If you’re on a low-carb diet to lose weight, then you’ve probably heard the term ketosis. Ketosis is at the center of most low-carb diet plans but many people don’t understand how—or why, it works. 




In order for all the organs in your body to operate, you need calories. Calories are the fuel that keeps your body operational. Generally, all the food you consume in one day offers enough calories from carbs to keep your body functioning. When you cut carbs, you force your body to look to your fat stores for the energy it needs to live—and that stored fat burning is called ketosis. 



To understand how ketosis changes your body, you need to understand how calories work both for and against you. Every activity you complete requires calories for fuel. So every time you walk, exercise, sit, work on your computer or sleep, your body is converting calories to energy to fuel the activity.  

When you consume more calories than your various daily activities burn, you end up with extra calories that your body stores in your fat cells. If every day, you consume enough calories to fuel all your activities and you never end up with a calorie deficit, then you will never tap into and burn that stored fat— and you will never lose weight. Likewise, if every day you eat a lot of carbs, which are very simple for your body to burn, you are discouraging it from going into your fat cells and burning all that stored fat. 

While any calorie deficit will lead to weight loss eventually, by limiting your carbs and forcing your body into ketosis, you remove one of the easiest and first-used sources of calories: carbohydrates. You force your body to aggressively reach into your stored calories and start burning off fat at a supercharged level.
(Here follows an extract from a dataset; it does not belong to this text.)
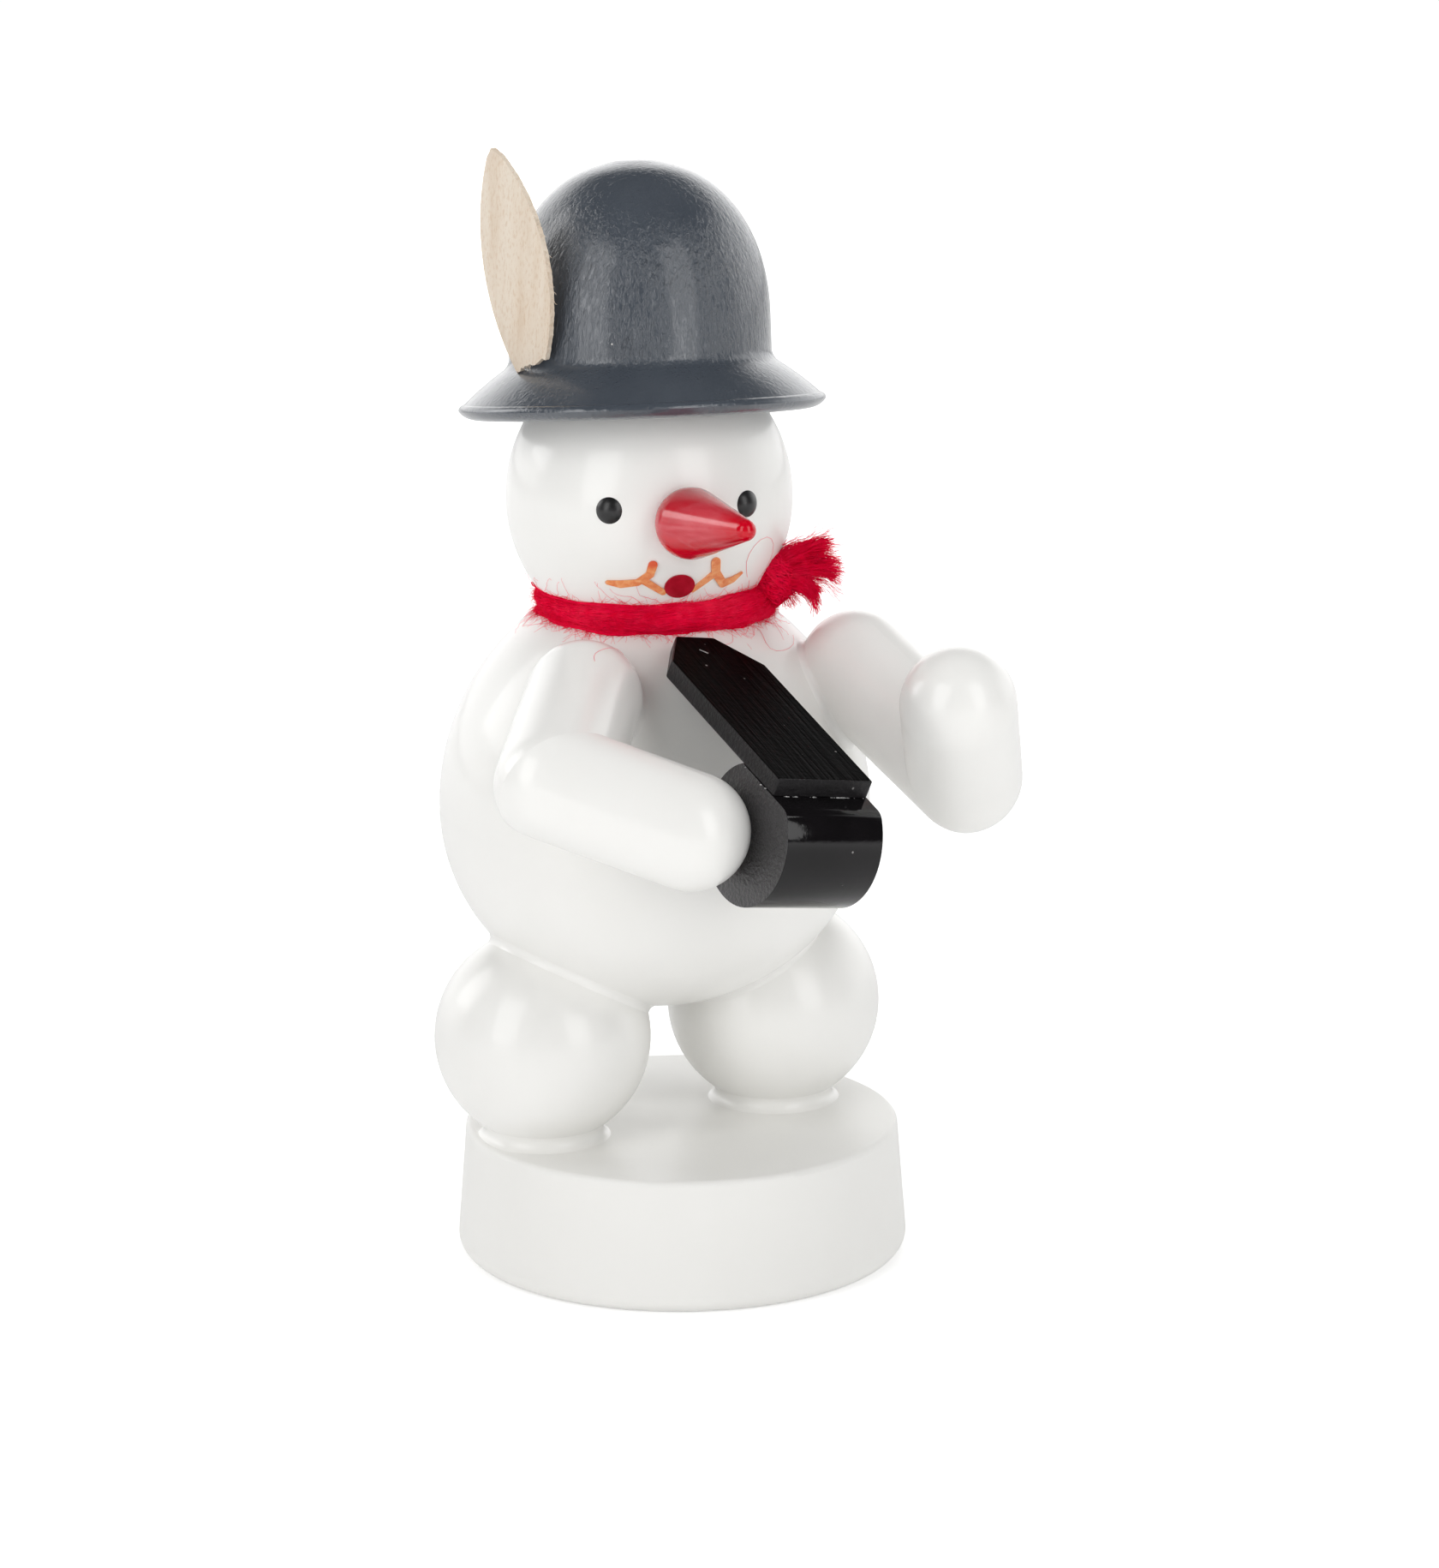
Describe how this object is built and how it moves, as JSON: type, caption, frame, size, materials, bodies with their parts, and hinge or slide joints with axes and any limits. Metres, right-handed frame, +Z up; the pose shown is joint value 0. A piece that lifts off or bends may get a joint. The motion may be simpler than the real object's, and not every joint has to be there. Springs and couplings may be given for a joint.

Even better, ketosis can prevent feelings of hunger and because it requires a diet that’s high in protein, it can ensure you keep your muscles—something that you don’t want to lose when you’re transforming your body. 




When you force your body into ketosis, it will produce ketones as part of the fat-burning process. Ketones are acids and when they build up, it can change your blood’s chemical balance and can become toxic. To monitor this, you can conduct urine tests— but you should consult your doctor about the most effective way to monitor and manage your ketones.